TASK OBJECTIVE ->
Starting with the line that holds "Recreate this object as parametric OpenSCAD", copy out each remaining line of the listing below, up to and including the last one, and include nothing else.
BEGIN EXCERPTED RECORDS
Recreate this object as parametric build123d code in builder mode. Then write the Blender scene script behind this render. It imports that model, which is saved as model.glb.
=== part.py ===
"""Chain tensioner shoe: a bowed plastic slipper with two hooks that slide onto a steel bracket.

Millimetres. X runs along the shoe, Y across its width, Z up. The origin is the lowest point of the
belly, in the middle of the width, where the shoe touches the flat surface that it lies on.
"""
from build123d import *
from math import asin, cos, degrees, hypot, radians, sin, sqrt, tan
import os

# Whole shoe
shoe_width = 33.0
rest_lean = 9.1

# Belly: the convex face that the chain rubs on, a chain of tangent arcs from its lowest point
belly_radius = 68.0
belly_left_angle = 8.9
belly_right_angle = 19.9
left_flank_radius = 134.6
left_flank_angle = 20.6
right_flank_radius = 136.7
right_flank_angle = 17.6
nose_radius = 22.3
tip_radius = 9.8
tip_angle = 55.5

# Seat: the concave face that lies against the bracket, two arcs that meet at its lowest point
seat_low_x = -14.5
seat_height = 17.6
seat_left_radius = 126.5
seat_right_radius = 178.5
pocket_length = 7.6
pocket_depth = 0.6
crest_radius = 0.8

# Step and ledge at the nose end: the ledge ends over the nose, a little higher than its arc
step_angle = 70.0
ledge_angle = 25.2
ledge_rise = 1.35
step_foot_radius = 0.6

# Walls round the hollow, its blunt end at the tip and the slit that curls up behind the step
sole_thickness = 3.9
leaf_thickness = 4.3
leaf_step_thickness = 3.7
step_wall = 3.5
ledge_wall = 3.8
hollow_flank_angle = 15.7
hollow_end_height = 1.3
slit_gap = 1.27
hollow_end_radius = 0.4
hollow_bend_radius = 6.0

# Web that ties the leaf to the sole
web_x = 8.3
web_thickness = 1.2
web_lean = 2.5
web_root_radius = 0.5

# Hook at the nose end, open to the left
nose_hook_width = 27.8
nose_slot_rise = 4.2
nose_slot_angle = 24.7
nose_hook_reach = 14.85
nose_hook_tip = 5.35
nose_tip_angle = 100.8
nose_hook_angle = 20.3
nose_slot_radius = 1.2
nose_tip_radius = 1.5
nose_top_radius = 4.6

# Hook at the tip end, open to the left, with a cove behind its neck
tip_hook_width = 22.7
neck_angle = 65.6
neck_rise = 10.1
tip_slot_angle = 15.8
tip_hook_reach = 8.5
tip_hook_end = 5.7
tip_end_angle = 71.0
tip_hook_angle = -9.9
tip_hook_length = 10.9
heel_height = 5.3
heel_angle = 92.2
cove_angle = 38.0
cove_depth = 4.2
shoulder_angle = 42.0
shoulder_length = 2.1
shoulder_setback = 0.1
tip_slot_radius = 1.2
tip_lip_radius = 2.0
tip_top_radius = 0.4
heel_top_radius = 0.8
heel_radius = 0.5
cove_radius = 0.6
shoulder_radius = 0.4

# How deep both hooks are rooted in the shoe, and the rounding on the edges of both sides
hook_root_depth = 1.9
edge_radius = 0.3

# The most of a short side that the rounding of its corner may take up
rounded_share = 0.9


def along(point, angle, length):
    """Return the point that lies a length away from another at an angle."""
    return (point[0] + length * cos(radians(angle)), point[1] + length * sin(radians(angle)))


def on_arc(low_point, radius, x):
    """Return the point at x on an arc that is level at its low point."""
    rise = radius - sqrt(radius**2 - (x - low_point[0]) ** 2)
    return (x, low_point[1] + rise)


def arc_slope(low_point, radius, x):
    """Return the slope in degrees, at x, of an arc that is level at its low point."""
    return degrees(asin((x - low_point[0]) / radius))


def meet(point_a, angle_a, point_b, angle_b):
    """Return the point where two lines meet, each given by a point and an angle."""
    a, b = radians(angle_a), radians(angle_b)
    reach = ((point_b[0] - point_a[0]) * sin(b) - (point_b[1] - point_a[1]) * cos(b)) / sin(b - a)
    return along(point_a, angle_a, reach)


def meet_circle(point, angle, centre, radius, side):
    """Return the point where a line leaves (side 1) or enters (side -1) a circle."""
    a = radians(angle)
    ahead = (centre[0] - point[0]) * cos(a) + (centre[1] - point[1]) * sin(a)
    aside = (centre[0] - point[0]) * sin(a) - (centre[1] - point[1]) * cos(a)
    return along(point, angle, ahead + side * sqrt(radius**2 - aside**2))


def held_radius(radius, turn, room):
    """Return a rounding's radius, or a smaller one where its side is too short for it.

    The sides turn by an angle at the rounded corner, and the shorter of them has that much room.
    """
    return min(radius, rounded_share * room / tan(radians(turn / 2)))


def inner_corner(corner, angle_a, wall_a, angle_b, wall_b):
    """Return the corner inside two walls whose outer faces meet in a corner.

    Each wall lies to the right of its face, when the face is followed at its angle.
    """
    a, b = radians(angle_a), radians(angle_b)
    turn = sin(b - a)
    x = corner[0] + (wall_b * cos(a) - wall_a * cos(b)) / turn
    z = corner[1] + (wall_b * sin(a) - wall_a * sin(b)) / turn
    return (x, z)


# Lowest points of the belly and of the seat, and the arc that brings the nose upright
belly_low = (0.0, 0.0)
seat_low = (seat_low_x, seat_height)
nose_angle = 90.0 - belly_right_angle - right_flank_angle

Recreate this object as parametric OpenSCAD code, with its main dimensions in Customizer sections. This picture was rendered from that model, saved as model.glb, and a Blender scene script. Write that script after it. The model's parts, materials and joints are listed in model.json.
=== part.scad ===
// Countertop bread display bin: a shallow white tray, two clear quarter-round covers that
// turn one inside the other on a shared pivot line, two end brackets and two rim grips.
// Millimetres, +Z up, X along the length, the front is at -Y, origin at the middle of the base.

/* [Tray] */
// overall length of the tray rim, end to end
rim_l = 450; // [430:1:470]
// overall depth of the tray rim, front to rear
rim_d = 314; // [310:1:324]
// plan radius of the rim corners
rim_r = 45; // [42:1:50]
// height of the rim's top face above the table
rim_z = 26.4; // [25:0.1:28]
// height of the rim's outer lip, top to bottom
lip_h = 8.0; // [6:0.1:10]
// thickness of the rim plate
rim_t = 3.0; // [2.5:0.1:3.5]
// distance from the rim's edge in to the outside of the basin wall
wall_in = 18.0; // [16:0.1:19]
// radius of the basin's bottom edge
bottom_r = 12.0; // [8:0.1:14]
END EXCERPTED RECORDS
RESULT ->
Recreate this object as parametric OpenSCAD code, with its main dimensions in Customizer sections. This picture was rendered from that model, saved as model.glb, and a Blender scene script. Write that script after it. The model's parts, materials and joints are listed in model.json.
=== part.scad ===
// Countertop bread display bin: a shallow white tray, two clear quarter-round covers that
// turn one inside the other on a shared pivot line, two end brackets and two rim grips.
// Millimetres, +Z up, X along the length, the front is at -Y, origin at the middle of the base.

/* [Tray] */
// overall length of the tray rim, end to end
rim_l = 450; // [430:1:470]
// overall depth of the tray rim, front to rear
rim_d = 314; // [310:1:324]
// plan radius of the rim corners
rim_r = 45; // [42:1:50]
// height of the rim's top face above the table
rim_z = 26.4; // [25:0.1:28]
// height of the rim's outer lip, top to bottom
lip_h = 8.0; // [6:0.1:10]
// thickness of the rim plate
rim_t = 3.0; // [2.5:0.1:3.5]
// distance from the rim's edge in to the outside of the basin wall
wall_in = 18.0; // [16:0.1:19]
// radius of the basin's bottom edge
bottom_r = 12.0; // [8:0.1:14]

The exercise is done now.